Giving Cotswolds national park status would be ‘bonkers’

Giving national park status to the Cotswolds is “bonkers” and would worsen the local housing crisis, according to district council leader Joe Harris.

The Government is reportedly considering a review of the UK’s network of protected landscapes.

The Cotswolds, which currently benefits from Area of Outstanding Natural Beauty status, would be designated as a national park according to the The Telegraph.

And this new status would mean the area would be subject to more stringent planning regulations.

But Cotswold District Council leader Joe Harris (Lib Dem, St Michael’s) says this would lead to an increase in house prices and exacerbate the local housing crisis.

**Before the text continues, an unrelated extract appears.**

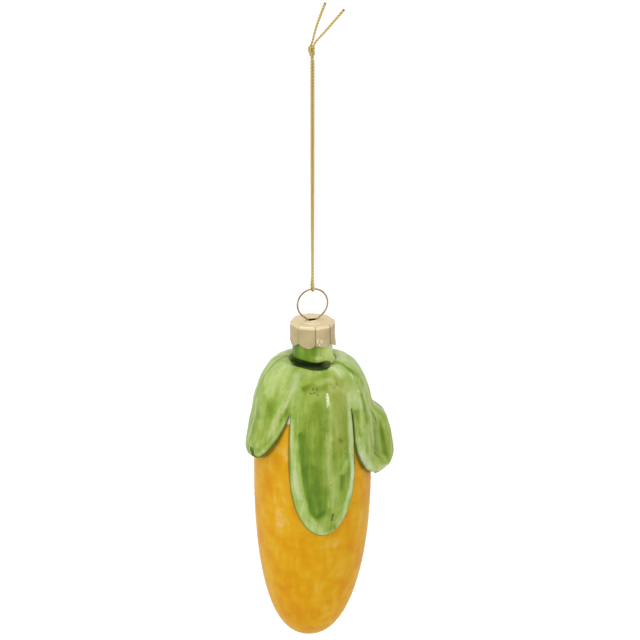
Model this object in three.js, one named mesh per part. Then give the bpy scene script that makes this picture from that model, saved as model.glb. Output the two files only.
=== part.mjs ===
// Glass corn cob ornament, hanging on a loop of thin gold cord.
// Millimetres, +Z up. The origin is the place where the loop is hung up, just under its knot.
// The front faces -Y. An azimuth is an angle in degrees, turned from the front towards +X.

import * as THREE from 'three';
import { mergeVertices } from 'three/addons/utils/BufferGeometryUtils.js';

// Gaps
const seat_gap = 0.3; // between pieces that touch on the real ornament
const leaf_split = 0.3; // between neighbouring husk leaves

// Cord
const cord_diameter = 0.7;
const cord_sides = 8;
const knot_height = 5.2;
const knot_radius = 1.35;

// Wire hanger: a ring with two spring legs that press inside the neck
const wire_diameter = 0.6;
const ring_diameter = 12; // outside, across the ring
const ring_drop = 12.3; // from the ring's top to the cap's top
const hanger_turn = 17; // how far the ring stands turned, in degrees about Z
const leg_length = 18; // below the cap's top
const pinch = 1.6; // from the middle to each leg where they pass the cap

// Foil cap
const cap_sheet = 0.35;
const cap_height = 8.6;
const cap_corner = 0.8;
const petal_count = 8;
const petal_turn = 7.5; // azimuth of one groove between two petals
const petal_notch = 1.7; // how far the hem rises at a groove
const petal_flare = 0.3; // how far the hem stands out
const groove_depth = 0.35;
const cap_hole_radius = 2.3;
const boss_radius = 4.3;
const boss_height = 0.25;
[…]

“We have a housing affordability crisis in the Cotswolds and this will only make matters worse,” he said.

“A national park designation as we’ve seen elsewhere adds a premium to house prices and rents, in the Cotswolds, this will make the dream of homeownership or even just renting somewhere to live even more difficult for ordinary people.

“It will also mean that thousands of new homes could be built in Cirencester and Moreton-in-Marsh which have already seen hundreds built or given permission without adequate infrastructure to support them.

“These plans are bonkers and I hope the Conservative Government will think again, Cotswold District Council will never support these plans as long as the Lib Dems are running the Council.”

However, Conservative Party group leader on the district council Richard Morgan (Con, Grumbolds Ash with Avening) believes the time is right to seriously consider this proposal.

He says the benefits of the Cotswolds becoming a national park include protecting the area from large scale opportunistic housebuilding and it would give local people more say over planning decisions.

Cllr Morgan also says it will also provide extra protections for nature and wildlife habitats and more environmental controls and would boost the local economy which is heavily dependent on tourism and recreation.

“With the Conservatives, Lib Dems and Labour all committed to massive house building over the next 10 to 15 years, and the Cotswolds being one of the most desirable locations for developers, this proposal could help moderate this,” he said.

There are currently 15 national parks in Britain and each one has been designated as a protected landscape because of its special qualities. Each national park is administered by its own authority.